== Aim ==
Please output exactly the lines of the material from the first through the line containing "return (1 - openness).capped()", and nothing more.
• • •
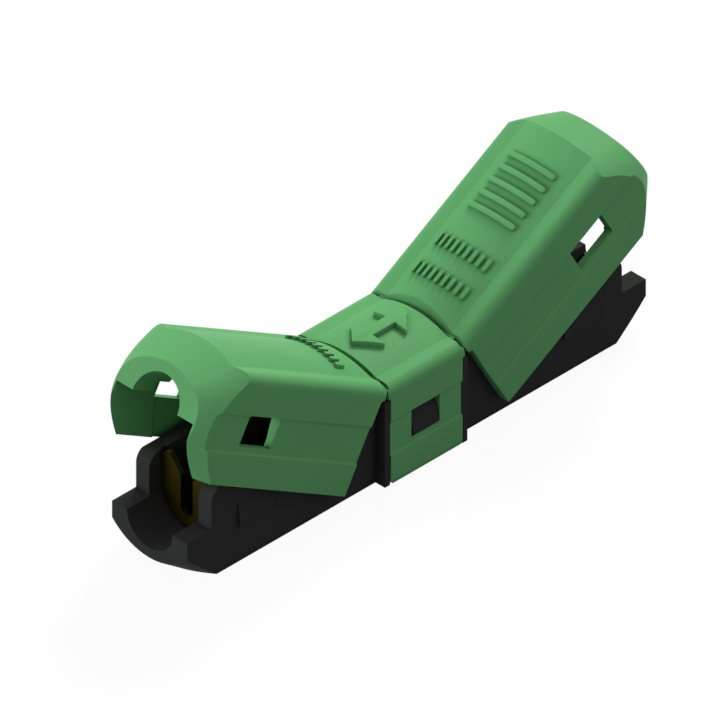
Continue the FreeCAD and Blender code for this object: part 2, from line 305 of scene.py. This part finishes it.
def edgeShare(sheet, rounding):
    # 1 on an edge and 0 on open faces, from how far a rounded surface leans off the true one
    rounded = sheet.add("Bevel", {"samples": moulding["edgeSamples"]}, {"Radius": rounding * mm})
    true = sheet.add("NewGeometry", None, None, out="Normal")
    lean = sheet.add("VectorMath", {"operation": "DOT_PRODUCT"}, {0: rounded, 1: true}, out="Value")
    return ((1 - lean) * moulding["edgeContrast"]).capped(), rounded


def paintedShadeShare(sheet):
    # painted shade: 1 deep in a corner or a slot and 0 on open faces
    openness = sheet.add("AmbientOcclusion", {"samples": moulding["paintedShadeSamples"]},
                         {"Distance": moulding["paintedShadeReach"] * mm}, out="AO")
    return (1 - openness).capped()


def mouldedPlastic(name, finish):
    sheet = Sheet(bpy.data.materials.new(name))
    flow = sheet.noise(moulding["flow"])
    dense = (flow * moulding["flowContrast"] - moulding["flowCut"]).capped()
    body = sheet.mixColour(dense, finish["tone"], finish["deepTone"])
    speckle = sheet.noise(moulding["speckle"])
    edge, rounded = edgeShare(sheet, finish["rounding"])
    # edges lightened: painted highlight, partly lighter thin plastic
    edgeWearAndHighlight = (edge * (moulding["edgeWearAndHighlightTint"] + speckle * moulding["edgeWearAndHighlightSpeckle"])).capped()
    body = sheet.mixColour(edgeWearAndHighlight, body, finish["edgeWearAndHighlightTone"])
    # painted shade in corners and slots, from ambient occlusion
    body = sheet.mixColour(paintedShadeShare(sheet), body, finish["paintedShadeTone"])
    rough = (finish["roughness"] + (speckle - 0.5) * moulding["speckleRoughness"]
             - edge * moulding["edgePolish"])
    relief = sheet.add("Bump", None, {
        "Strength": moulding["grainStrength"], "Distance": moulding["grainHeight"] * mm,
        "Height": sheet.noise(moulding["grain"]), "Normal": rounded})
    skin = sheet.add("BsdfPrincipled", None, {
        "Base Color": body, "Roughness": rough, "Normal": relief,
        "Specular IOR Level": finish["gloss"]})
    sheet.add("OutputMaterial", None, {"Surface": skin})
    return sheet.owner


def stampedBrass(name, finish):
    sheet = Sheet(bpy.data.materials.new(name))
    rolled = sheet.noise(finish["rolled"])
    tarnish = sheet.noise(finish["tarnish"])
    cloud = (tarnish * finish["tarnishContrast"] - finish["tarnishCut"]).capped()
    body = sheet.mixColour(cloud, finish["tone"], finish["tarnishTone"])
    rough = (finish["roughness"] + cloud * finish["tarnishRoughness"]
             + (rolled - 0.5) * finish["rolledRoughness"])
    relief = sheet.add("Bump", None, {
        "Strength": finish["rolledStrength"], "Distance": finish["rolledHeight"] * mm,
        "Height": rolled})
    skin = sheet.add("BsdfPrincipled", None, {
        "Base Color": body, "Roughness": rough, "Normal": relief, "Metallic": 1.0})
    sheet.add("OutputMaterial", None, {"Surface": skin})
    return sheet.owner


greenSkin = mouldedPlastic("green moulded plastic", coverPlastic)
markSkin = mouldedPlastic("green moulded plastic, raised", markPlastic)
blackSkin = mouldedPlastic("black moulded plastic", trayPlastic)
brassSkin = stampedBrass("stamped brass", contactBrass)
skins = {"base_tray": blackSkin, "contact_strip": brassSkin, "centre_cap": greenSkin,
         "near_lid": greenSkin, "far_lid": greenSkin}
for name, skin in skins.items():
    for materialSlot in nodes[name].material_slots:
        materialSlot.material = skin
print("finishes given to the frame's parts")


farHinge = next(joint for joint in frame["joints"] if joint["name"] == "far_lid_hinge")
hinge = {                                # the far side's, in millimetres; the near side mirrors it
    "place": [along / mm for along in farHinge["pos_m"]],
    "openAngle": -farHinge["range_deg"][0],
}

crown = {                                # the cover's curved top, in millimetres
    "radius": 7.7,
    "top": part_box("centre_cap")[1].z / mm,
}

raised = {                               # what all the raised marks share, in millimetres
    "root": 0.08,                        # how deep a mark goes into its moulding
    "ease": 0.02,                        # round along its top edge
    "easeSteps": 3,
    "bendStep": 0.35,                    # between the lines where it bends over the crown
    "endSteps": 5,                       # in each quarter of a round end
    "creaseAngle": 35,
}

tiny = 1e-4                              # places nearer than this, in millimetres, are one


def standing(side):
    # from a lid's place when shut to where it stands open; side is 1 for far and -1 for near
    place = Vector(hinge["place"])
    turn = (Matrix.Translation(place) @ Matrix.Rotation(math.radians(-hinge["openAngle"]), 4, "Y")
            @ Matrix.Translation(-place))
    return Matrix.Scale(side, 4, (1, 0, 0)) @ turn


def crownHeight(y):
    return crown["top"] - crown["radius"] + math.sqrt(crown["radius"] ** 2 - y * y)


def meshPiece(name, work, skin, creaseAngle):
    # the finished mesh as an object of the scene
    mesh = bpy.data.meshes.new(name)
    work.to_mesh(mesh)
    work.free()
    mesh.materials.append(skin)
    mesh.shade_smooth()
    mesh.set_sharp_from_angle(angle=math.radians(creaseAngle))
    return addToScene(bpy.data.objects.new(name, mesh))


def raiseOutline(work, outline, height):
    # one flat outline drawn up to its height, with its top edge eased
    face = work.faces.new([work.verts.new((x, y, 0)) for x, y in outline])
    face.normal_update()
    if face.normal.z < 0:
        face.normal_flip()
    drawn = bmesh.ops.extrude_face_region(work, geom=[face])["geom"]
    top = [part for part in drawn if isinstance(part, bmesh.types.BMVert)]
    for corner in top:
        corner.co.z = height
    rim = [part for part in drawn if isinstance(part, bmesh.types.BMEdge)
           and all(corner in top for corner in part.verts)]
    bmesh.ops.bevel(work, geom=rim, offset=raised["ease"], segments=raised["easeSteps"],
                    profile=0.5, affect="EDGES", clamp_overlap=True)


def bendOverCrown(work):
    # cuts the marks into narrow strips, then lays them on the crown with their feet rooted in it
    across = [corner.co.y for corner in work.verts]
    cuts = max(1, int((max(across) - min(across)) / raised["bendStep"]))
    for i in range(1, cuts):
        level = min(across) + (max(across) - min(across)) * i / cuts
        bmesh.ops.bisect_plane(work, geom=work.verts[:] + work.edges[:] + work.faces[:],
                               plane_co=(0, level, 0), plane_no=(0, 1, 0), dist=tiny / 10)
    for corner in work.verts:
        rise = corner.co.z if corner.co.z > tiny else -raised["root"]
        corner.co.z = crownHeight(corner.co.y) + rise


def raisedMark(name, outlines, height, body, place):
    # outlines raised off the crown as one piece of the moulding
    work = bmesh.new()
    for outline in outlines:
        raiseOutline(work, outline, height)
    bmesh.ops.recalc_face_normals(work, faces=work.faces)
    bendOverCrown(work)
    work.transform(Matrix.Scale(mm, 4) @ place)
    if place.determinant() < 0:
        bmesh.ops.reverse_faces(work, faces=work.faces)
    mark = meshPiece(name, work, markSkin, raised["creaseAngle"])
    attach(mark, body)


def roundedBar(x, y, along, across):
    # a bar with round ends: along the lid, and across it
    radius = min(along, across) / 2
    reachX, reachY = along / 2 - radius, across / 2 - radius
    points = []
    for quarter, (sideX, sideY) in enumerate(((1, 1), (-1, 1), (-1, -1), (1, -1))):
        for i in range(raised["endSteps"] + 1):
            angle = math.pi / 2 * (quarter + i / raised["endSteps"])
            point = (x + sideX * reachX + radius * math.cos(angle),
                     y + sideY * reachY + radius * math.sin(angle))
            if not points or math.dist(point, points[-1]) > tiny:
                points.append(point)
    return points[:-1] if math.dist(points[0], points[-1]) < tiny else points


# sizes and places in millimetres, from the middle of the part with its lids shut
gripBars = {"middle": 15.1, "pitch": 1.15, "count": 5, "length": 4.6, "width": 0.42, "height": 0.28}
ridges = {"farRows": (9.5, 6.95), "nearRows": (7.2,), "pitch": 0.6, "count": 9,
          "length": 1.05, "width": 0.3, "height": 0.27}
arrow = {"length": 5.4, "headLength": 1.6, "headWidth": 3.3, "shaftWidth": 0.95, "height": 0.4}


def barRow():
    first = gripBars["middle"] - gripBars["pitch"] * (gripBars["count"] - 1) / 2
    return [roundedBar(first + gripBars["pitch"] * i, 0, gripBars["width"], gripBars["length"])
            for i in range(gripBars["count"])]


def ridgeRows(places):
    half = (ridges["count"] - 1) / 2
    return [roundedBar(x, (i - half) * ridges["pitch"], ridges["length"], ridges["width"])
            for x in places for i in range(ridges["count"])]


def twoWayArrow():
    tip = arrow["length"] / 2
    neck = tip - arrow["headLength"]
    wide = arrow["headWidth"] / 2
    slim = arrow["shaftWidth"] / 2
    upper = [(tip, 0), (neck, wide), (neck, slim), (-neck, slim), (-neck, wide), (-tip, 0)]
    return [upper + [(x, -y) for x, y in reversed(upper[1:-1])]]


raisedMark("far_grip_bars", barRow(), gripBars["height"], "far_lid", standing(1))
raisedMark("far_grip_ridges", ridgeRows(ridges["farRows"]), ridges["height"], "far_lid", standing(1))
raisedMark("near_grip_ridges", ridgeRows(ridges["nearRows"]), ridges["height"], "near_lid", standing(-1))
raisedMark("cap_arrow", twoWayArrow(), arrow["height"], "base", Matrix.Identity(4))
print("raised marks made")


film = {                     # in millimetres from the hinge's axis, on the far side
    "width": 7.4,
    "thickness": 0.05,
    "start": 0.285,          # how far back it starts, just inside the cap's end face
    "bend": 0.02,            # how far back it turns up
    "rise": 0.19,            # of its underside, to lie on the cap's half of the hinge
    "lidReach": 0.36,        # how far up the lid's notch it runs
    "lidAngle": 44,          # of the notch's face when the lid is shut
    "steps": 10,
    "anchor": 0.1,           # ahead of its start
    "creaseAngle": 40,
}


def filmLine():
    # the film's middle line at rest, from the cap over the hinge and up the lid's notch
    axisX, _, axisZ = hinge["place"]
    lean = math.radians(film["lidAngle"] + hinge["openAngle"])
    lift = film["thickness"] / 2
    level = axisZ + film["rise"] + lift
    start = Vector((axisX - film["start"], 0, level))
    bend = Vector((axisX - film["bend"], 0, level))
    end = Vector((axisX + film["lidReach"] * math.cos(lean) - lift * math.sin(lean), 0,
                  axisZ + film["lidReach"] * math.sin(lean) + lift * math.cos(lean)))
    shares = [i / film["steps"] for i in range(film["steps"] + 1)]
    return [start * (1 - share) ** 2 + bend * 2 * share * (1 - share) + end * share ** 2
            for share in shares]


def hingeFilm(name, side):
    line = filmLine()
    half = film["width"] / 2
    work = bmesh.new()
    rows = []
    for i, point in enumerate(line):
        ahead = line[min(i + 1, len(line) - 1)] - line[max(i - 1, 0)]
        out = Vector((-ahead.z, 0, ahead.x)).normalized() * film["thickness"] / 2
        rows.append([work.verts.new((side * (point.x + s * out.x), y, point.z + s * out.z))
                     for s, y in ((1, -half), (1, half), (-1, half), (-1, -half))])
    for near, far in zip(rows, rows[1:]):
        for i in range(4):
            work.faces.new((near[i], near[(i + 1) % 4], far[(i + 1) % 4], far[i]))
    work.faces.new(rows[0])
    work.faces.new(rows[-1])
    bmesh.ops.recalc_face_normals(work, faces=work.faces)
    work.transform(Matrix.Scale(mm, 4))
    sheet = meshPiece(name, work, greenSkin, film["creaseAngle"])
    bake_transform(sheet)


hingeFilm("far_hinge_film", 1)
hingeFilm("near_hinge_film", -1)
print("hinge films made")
• • •
== The result ==
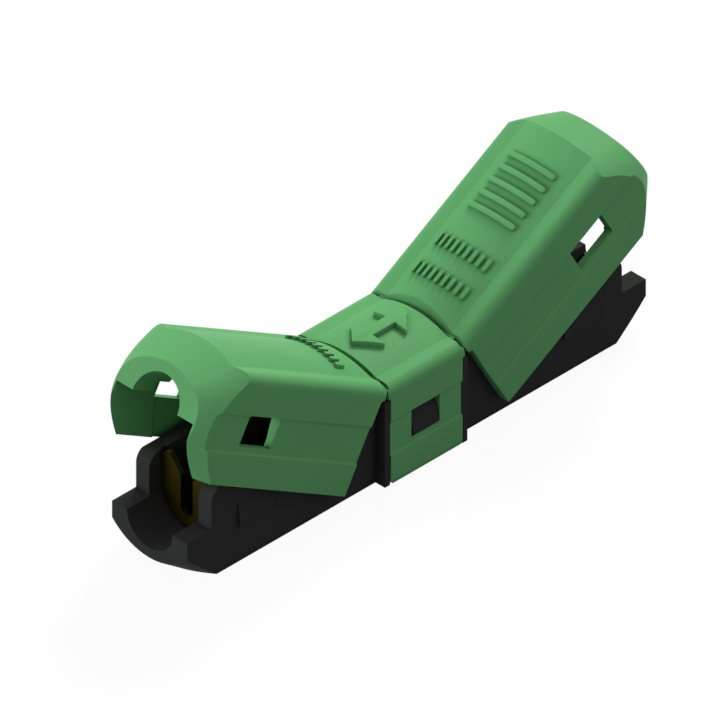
Continue the FreeCAD and Blender code for this object: part 2, from line 305 of scene.py. This part finishes it.
def edgeShare(sheet, rounding):
    # 1 on an edge and 0 on open faces, from how far a rounded surface leans off the true one
    rounded = sheet.add("Bevel", {"samples": moulding["edgeSamples"]}, {"Radius": rounding * mm})
    true = sheet.add("NewGeometry", None, None, out="Normal")
    lean = sheet.add("VectorMath", {"operation": "DOT_PRODUCT"}, {0: rounded, 1: true}, out="Value")
    return ((1 - lean) * moulding["edgeContrast"]).capped(), rounded


def paintedShadeShare(sheet):
    # painted shade: 1 deep in a corner or a slot and 0 on open faces
    openness = sheet.add("AmbientOcclusion", {"samples": moulding["paintedShadeSamples"]},
                         {"Distance": moulding["paintedShadeReach"] * mm}, out="AO")
    return (1 - openness).capped()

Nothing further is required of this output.